What you have to do:
Read the records and gather each line that includes "Write".

>> begin Data rows

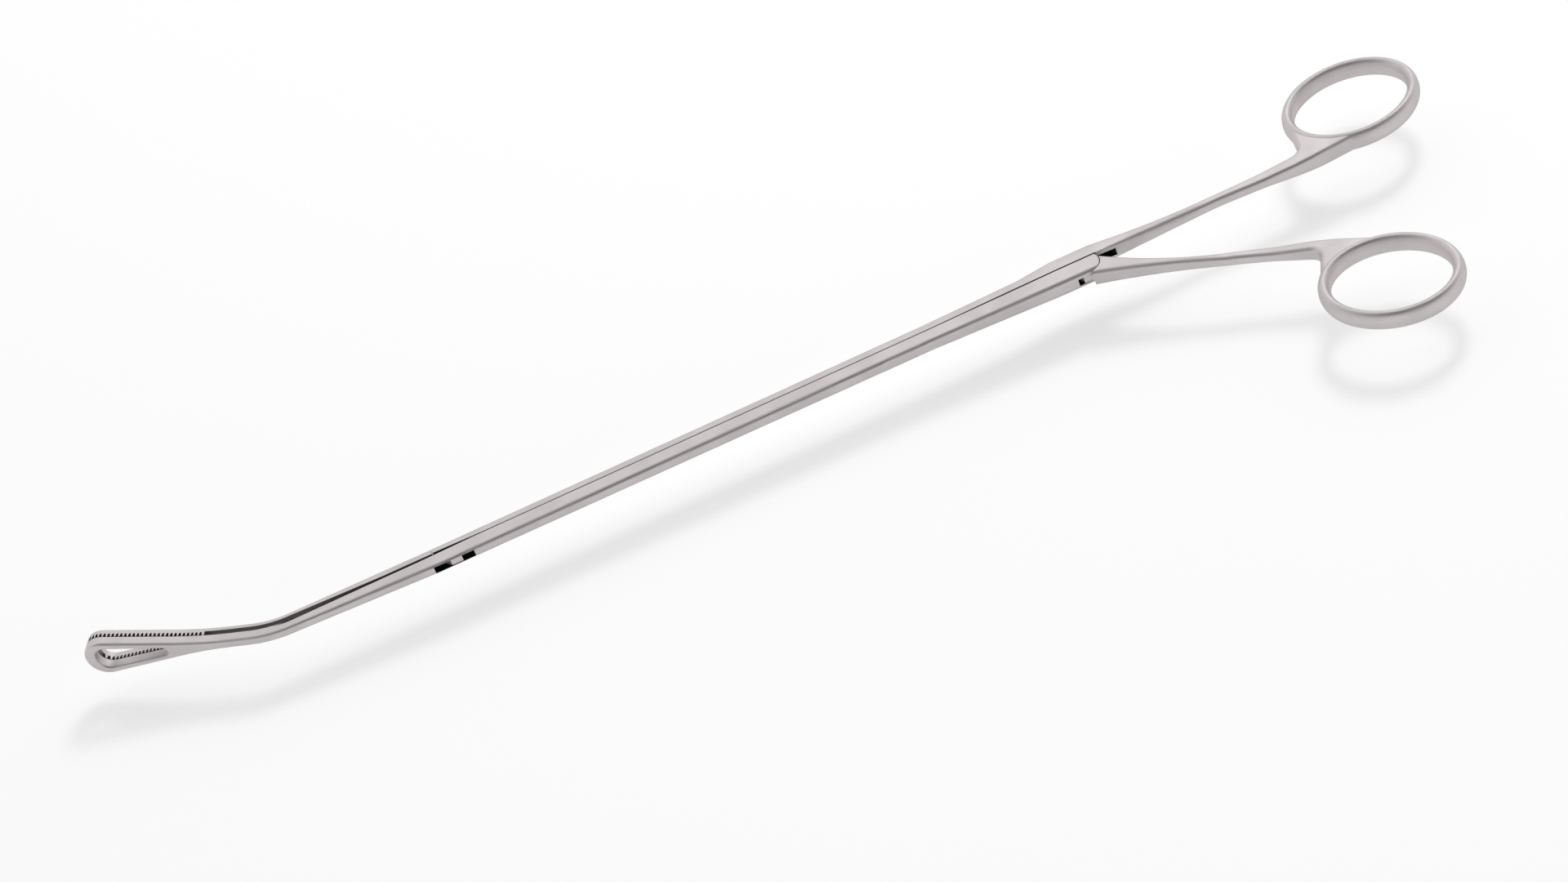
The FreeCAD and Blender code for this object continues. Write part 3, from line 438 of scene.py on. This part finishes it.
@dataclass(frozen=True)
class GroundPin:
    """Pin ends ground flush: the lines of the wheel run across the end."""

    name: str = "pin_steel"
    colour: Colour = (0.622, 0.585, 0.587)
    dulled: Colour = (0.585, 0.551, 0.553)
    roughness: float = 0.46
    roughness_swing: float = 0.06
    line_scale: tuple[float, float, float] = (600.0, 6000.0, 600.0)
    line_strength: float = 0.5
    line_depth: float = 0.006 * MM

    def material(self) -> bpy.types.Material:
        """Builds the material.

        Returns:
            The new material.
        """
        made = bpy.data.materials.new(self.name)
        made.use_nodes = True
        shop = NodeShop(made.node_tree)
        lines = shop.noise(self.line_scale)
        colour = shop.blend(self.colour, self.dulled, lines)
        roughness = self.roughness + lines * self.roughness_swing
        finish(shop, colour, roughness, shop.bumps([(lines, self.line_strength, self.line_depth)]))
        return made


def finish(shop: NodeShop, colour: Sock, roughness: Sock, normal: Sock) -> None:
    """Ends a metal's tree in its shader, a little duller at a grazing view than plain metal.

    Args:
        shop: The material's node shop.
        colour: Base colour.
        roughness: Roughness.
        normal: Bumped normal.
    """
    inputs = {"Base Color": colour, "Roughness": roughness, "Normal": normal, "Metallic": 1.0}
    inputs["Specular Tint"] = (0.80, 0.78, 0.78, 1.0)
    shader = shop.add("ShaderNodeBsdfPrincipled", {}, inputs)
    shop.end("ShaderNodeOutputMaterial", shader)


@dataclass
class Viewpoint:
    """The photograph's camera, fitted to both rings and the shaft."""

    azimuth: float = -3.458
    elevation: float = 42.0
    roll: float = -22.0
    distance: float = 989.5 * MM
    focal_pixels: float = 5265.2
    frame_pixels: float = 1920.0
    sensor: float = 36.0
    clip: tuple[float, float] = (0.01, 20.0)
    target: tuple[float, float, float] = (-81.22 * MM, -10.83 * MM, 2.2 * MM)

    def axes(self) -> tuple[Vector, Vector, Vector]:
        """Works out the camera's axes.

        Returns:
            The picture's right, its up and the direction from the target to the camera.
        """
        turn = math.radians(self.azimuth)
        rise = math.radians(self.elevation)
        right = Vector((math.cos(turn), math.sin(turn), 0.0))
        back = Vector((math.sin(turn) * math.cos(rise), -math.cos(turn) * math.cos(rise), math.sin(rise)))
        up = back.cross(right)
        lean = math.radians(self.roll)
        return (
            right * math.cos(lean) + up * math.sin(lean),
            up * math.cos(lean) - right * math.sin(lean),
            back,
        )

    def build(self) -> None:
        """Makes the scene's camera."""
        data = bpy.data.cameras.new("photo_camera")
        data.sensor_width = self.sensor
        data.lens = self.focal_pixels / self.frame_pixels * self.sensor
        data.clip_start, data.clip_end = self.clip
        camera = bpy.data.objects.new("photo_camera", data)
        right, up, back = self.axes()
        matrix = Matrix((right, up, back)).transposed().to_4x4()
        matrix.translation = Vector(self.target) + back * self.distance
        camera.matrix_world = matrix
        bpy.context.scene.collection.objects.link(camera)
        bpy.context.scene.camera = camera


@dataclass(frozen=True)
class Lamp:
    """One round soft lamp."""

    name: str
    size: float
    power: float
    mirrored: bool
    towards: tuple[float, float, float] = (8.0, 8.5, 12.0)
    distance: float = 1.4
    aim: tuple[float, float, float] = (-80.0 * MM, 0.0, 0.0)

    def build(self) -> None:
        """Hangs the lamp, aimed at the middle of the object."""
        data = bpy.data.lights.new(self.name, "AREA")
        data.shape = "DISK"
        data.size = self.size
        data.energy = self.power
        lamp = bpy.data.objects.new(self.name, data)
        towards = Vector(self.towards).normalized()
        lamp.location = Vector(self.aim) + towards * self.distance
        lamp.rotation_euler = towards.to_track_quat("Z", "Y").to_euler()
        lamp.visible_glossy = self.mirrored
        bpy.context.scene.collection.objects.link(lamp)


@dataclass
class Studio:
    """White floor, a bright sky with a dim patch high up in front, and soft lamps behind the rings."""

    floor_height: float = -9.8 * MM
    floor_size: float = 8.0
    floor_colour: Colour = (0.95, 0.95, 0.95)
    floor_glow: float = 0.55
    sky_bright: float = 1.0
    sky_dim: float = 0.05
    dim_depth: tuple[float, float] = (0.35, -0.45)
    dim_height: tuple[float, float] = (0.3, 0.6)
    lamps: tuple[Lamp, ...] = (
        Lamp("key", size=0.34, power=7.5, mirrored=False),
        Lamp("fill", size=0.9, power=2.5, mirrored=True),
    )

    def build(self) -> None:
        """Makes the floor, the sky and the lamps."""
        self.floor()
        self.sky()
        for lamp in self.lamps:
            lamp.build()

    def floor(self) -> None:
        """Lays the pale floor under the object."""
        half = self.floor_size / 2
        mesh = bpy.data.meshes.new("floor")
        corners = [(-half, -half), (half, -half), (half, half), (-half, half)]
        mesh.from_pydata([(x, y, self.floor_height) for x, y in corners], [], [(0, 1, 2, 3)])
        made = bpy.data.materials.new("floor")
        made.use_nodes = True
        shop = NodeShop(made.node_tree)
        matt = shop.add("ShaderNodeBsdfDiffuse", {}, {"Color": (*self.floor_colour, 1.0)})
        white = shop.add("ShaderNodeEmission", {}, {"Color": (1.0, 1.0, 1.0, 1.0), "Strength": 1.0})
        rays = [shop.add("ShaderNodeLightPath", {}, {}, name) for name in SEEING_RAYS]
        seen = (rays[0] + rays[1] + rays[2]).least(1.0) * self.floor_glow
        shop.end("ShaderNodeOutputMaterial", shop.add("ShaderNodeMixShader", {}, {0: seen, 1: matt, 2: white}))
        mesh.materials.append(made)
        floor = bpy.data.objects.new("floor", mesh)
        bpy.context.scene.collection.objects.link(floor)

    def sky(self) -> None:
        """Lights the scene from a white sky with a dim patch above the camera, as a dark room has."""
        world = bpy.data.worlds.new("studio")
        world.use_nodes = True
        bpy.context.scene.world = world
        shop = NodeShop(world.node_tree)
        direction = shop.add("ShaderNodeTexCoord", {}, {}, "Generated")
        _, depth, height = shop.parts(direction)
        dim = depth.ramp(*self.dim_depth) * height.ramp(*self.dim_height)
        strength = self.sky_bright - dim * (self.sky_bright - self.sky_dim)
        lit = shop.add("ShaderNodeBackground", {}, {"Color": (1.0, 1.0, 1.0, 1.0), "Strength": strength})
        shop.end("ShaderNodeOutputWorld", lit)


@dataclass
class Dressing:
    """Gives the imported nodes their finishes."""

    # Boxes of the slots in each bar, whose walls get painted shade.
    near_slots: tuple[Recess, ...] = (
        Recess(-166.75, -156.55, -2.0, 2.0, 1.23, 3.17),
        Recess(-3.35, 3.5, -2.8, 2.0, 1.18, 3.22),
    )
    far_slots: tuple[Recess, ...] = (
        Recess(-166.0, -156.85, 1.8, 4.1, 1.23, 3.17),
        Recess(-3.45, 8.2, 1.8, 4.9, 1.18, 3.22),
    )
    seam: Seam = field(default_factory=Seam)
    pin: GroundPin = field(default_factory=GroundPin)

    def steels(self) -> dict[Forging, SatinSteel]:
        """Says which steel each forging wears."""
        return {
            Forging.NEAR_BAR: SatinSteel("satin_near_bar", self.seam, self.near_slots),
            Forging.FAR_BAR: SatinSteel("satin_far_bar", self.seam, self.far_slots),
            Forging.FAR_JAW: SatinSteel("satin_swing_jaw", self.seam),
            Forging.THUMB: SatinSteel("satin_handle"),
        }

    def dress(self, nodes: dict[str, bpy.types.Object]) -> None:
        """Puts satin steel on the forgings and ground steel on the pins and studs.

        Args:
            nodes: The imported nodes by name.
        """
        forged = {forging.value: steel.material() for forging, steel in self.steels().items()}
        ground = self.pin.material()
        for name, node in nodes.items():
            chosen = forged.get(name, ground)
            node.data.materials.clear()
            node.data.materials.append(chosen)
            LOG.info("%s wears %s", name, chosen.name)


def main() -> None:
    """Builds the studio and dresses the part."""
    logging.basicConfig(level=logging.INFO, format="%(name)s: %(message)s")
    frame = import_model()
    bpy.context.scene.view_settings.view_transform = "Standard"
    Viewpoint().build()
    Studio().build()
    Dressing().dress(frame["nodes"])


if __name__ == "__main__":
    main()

>> end Data rows
>> begin Data rows

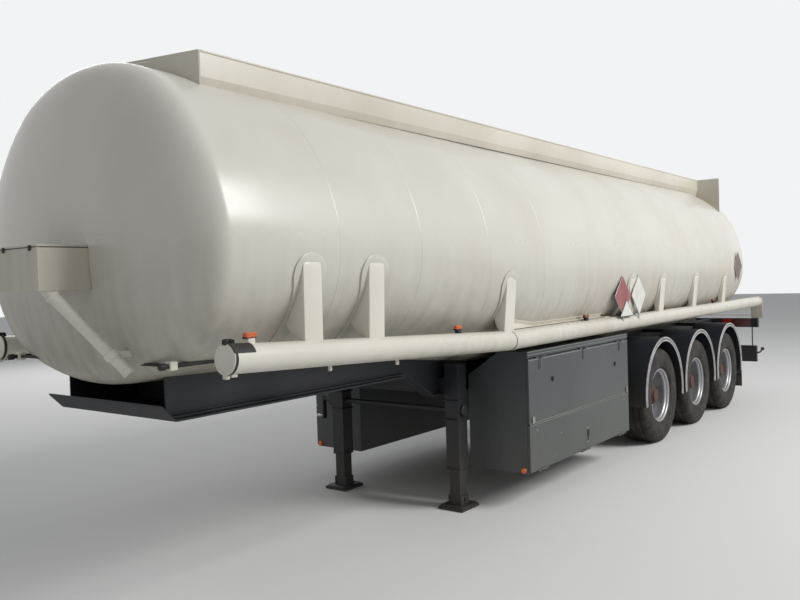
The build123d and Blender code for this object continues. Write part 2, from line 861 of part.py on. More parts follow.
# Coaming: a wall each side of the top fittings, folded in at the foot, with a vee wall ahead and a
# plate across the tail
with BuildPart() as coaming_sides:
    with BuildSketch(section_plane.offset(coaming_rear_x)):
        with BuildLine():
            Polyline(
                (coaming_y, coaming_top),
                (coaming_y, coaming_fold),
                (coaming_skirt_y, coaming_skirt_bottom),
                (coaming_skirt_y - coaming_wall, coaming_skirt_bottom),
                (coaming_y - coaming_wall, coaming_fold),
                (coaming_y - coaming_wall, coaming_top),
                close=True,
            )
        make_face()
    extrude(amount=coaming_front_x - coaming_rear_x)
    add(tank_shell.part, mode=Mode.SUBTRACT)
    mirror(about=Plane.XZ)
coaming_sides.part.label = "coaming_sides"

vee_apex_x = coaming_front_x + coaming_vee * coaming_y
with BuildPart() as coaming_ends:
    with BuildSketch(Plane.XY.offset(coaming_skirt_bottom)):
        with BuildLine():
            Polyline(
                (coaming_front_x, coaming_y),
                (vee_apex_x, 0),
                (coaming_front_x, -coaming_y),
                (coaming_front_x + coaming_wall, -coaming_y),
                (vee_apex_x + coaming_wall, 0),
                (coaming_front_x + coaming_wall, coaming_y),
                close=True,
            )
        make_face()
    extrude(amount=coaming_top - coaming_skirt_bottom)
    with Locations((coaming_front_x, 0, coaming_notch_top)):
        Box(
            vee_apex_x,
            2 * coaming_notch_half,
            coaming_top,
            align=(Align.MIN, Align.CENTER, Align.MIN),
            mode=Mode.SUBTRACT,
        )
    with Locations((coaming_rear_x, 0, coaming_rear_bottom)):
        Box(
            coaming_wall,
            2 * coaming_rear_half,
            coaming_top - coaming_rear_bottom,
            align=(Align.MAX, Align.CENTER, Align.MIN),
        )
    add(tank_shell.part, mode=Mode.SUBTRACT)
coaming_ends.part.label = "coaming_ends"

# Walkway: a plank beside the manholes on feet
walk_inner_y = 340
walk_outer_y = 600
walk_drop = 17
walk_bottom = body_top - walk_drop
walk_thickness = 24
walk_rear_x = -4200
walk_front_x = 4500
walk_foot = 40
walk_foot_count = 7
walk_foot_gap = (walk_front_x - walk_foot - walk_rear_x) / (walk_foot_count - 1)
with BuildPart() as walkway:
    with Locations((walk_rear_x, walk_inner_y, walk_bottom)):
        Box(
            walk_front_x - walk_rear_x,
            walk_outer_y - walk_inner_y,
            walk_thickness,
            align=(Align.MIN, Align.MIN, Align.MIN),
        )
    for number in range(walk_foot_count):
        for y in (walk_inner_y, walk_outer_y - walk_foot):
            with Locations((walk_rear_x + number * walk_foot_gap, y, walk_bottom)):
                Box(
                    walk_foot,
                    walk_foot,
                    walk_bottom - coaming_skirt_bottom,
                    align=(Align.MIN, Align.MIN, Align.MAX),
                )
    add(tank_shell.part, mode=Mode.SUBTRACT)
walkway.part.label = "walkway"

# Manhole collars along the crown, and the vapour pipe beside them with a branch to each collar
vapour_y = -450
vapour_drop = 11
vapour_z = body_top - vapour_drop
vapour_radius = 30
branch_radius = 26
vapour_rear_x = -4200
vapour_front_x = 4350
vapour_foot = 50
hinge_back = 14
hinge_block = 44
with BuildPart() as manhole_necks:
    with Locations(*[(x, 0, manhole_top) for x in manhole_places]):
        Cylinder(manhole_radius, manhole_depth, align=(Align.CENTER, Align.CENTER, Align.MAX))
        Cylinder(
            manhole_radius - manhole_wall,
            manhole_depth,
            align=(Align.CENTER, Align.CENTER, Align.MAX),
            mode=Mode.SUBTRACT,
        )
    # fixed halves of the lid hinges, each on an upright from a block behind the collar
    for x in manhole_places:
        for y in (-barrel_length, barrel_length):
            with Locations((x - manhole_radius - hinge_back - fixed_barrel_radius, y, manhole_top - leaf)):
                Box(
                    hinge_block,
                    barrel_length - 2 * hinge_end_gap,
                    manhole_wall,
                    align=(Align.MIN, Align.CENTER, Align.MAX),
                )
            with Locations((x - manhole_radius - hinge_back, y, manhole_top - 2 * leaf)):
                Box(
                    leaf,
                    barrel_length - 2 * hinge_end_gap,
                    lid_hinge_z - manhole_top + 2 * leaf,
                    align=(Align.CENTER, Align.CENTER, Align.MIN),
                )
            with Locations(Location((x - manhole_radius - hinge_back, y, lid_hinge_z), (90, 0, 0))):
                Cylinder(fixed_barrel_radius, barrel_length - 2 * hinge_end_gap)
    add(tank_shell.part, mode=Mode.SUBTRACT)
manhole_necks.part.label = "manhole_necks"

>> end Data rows

Task solution:
The FreeCAD and Blender code for this object continues. Write part 3, from line 438 of scene.py on. This part finishes it.
The build123d and Blender code for this object continues. Write part 2, from line 861 of part.py on. More parts follow.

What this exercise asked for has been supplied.